- _Task prompt_:
Look below and pull out each line with the word "context".

--- begin Supplied material ---

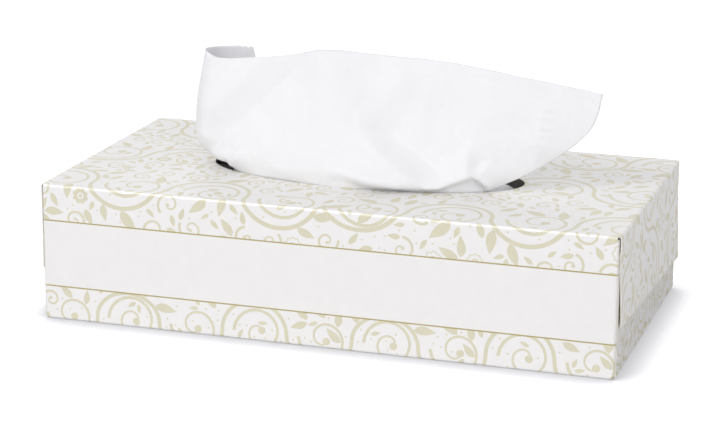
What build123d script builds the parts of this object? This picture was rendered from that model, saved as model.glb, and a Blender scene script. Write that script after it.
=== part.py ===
from build123d import *
import os
from math import cos, radians, sin

# A carton of facial tissues in use. Millimetres; X runs along the box, Y towards its back and Z up.
# The origin is the middle of the base.

# Carton, outside faces
box_length = 240.0
box_depth = 126.0
box_height = 57.0
board = 0.45
fold_radius = 1.2  # outside of every crease
seam_flap = 12.0  # glued up the inside of the back panel

# End flaps, counted outwards: two dust flaps, the lower flap, the outer flap
flap_inset = 1.8  # of the lower and outer flaps from the sides of the box
dust_flap = 48.0
dust_inset = 2.0  # of a dust flap from the top and bottom panels
lower_flap_gap = 6.5  # from the lower flap's free edge to the top of the box
outer_flap_front = 36.0  # the outer flap's free edge slants
outer_flap_back = 42.7
glued_band = 12.0  # the outer flap lies flat this far down, and springs out below it
flare = 1.3

# Oval opening in the top panel
opening_length = 134.0
opening_depth = 56.0

# Interfolded stack
headspace = 18.0
end_room = 13.6
side_room = 9.3
fold_round = 1.5  # of the stack's folded long sides

# Drawn sheet, as a soft body
sheet = 0.8
slack = 0.3  # between a soft body and what it lies against
drawn_height = 52.0  # above the top panel
rim_start = 183.0  # the stretch of the front rim that the sheet bears on, as ellipse angles
rim_end = 318.0
rim_steps = 10
foot_length = 0.78  # the sheet's foot on the stack, as shares of its stretch at the rim
foot_depth = 0.5
crest_left = 8.0  # how far the free edge reaches past the opening's ends
crest_right = 28.0
crest_bow = 14.0  # how far the free edge bows towards the front
tail_front = 8.0  # the laid part starts this far before the middle of the stack

# Next sheet, half lifted
lifted_start = 12.0
lifted_width = 44.0
lifted_lean = 18.0
lifted_back = 12.0
lifted_drop = 4.0  # its edge stays this far under the top of the box

half_length = box_length / 2
half_depth = box_depth / 2
mid_radius = fold_radius - board / 2
outer_face = half_length - board / 2
lower_face = outer_face - board
dust_face = lower_face - board
crease_start = dust_face - 2 * mid_radius
panel_mid = box_height - board / 2
flap_half = half_depth - flap_inset
stack_length = 2 * (dust_face - board / 2 - end_room)
stack_depth = box_depth - 3 * board - 2 * side_room
stack_top = box_height - board - headspace
opening_a = opening_length / 2
opening_b = opening_depth / 2
rim_room = slack + sheet / 2


def front_stretch(share_a, share_b):
    """Points along the front of the oval that keeps rim_room to the opening, or of a smaller oval."""
    angles = [rim_start + (rim_end - rim_start) * i / rim_steps for i in range(rim_steps + 1)]
    a = (opening_a - rim_room) * share_a
    b = (opening_b - rim_room) * share_b
    return [(a * cos(radians(angle)), b * sin(radians(angle))) for angle in angles]


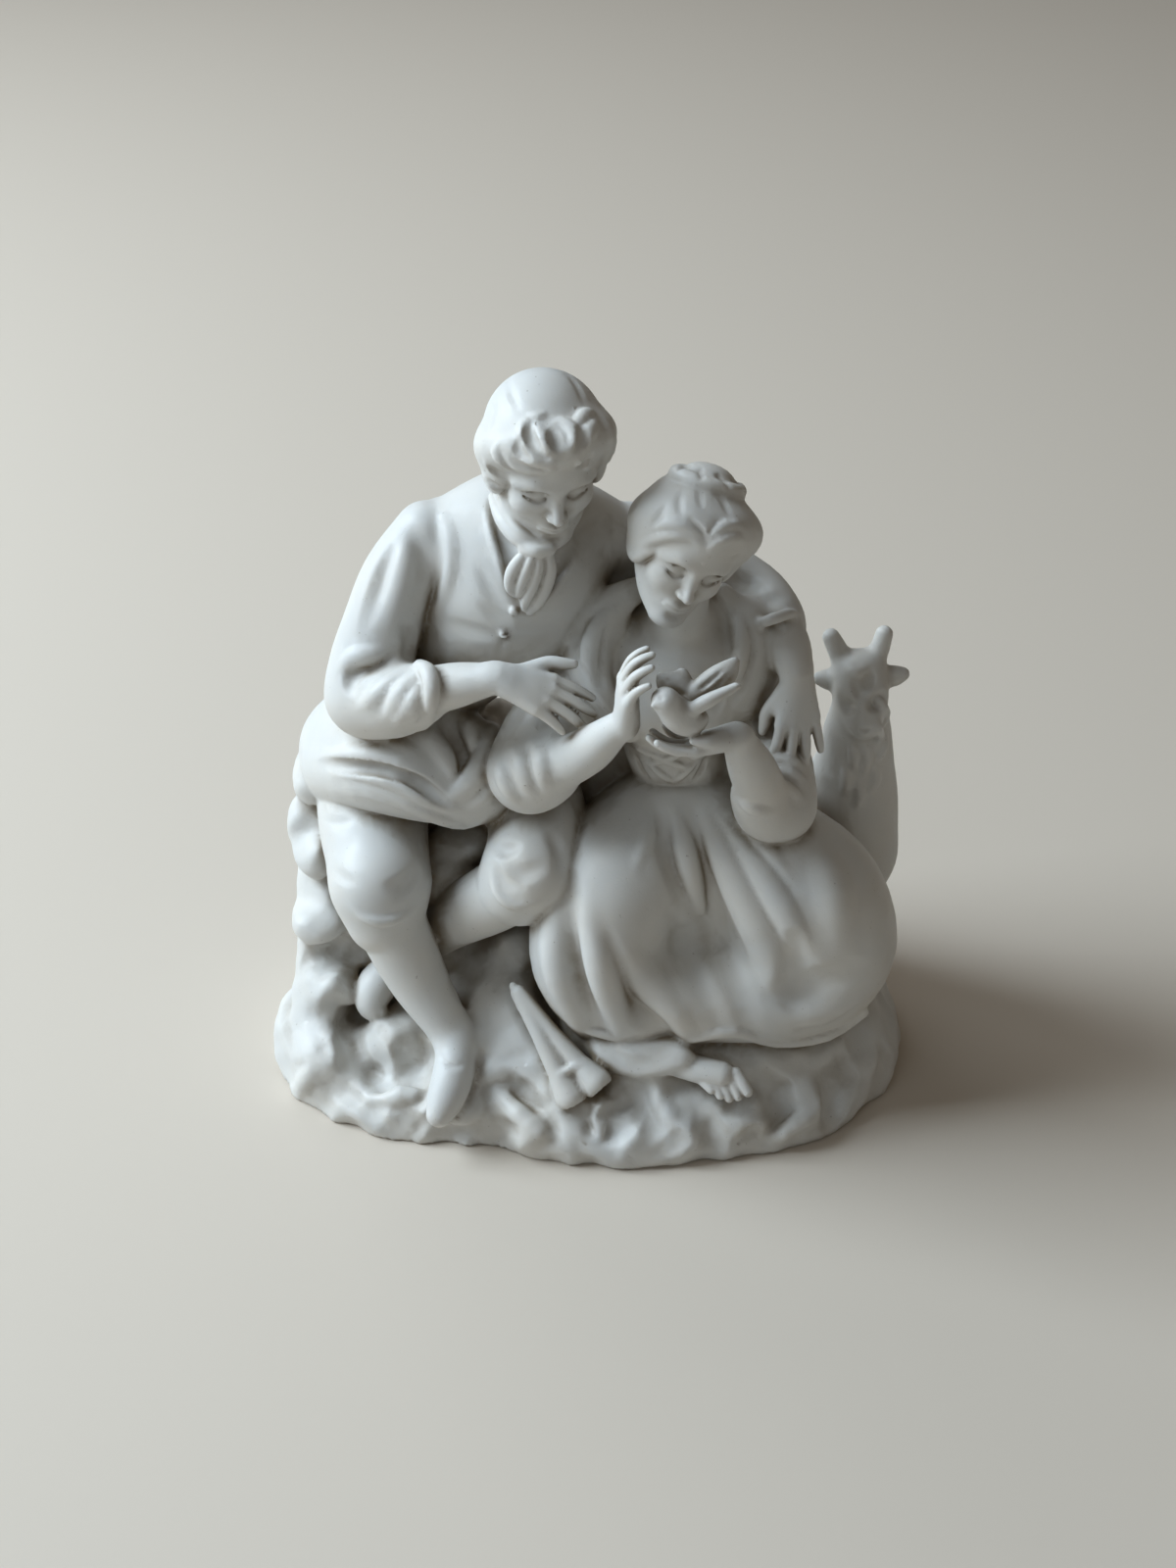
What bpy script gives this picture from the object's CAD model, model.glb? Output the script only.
# Bisque figurine: a seated couple with a small bird, a goat and a pair of pipes on a rocky base.
# The group is modelled like clay. Every form is a set of strokes (tapered chains and egg shapes) that
# melt together, with folds and locks laid on them. The whole is traced on a fine lattice, drawn onto the
# exact surface, thinned, and finished as fired bisque. Lengths are millimetres until the mesh is handed
# to Blender.
import math
import time
from itertools import product

import bmesh
import bpy
import numpy as np
from mathutils import Matrix, Vector


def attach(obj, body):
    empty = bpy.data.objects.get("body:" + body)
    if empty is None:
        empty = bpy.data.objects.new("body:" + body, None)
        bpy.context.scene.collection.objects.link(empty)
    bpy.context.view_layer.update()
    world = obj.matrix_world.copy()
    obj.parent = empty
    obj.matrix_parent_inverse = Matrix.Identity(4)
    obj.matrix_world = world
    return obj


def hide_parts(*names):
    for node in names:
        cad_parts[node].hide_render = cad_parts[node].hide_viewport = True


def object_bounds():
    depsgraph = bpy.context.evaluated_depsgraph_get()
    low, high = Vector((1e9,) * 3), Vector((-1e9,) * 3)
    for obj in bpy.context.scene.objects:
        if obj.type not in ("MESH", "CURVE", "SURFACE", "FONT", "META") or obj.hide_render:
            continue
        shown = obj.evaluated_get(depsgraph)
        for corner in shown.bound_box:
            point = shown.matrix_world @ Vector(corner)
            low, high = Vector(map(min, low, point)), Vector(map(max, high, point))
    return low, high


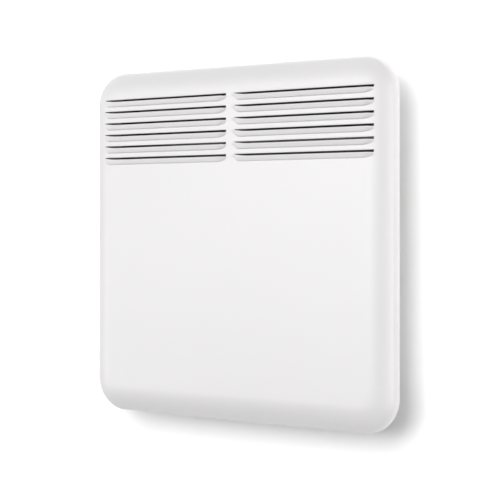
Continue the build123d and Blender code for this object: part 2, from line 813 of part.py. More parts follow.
def switch_housing(z):
    """A rocker switch's housing, snapped in from outside, with holes for the rocker's pins."""
    front_x = bezel_x - housing_flange_sheet
    with BuildPart(mode=Mode.PRIVATE) as housing:
        with BuildSketch(outward):
            with Locations((-control_out, z)):
                Rectangle(2 * (housing_half_y + housing_flange),
                          2 * (housing_half_z + housing_flange))
        extrude(amount=-housing_flange_sheet)
        fillet(housing.faces().sort_by(Axis.X)[0].edges(), housing_flange_sheet / 2)
        with BuildSketch(outward):
            with Locations((-control_out, z)):
                Rectangle(2 * housing_half_y, 2 * housing_half_z)
        extrude(amount=housing_depth)
        with BuildSketch(Plane.YZ.offset(front_x)):
            with Locations((-control_out, z)):
                Rectangle(rocker_width + 2 * rocker_side_gap, 2 * (rocker_half + rocker_end_gap))
        extrude(amount=housing_depth - housing_floor + housing_flange_sheet, mode=Mode.SUBTRACT)
        with BuildSketch(Plane.XZ.offset(control_out)):
            with Locations((pivot_x, z)):
                Circle(rocker_pin_r + close_gap)
        extrude(amount=rocker_width / 2 + rocker_pin + close_gap, both=True, mode=Mode.SUBTRACT)
    return housing.part


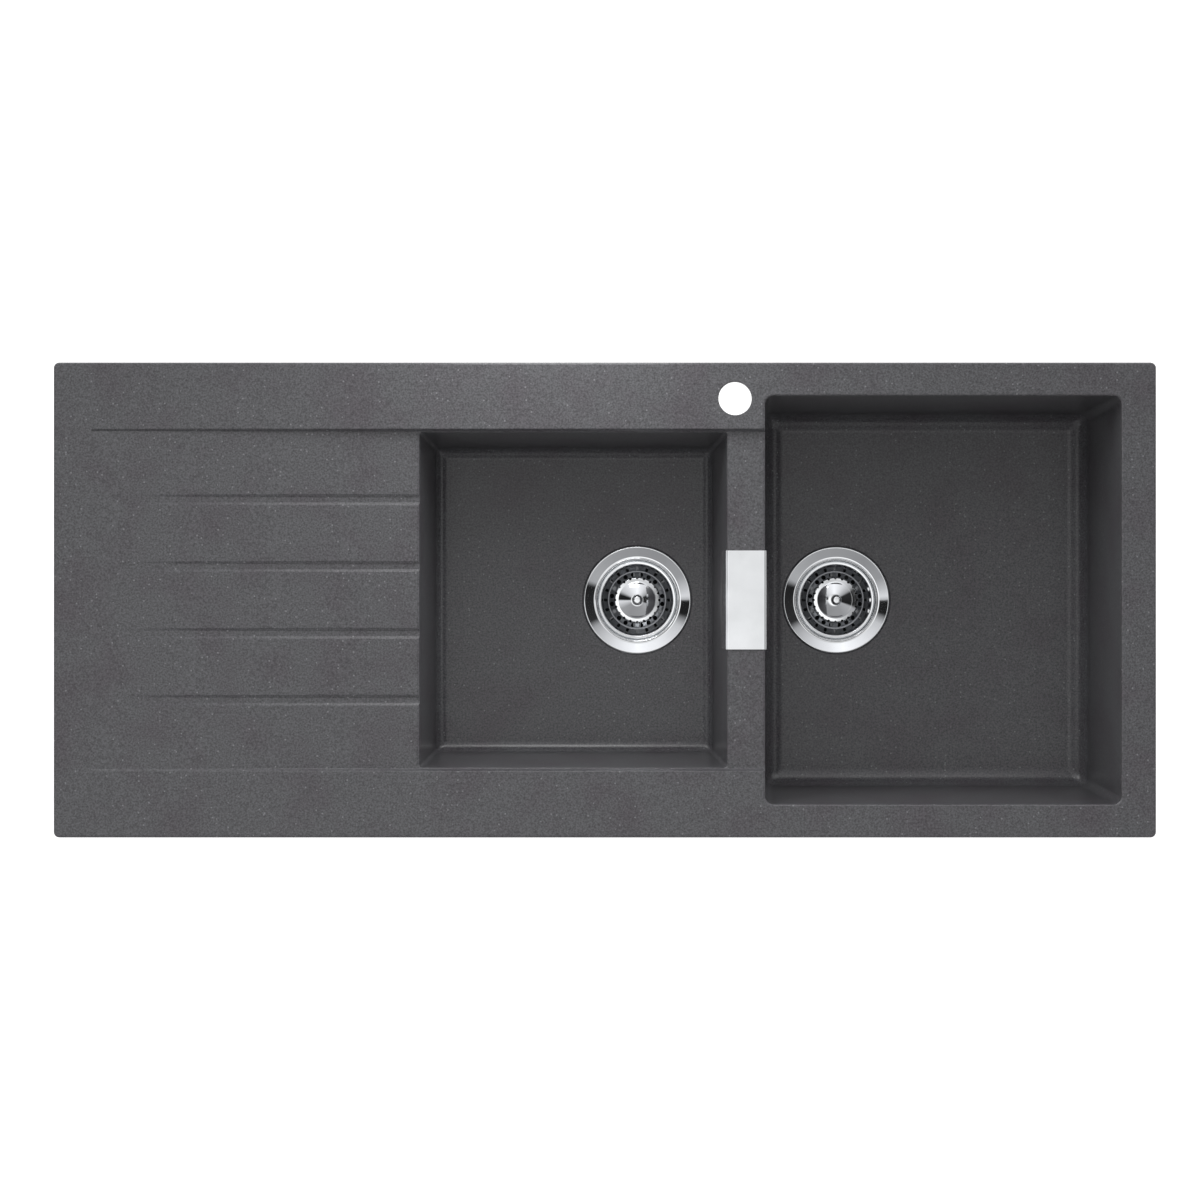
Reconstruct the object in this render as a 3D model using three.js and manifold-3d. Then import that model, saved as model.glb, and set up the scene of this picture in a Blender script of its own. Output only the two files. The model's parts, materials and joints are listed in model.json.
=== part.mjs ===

--- end Supplied material ---

- _Response to the exercise_:
        bpy.context.scene.collection.objects.link(empty)
    bpy.context.view_layer.update()
    depsgraph = bpy.context.evaluated_depsgraph_get()
    for obj in bpy.context.scene.objects:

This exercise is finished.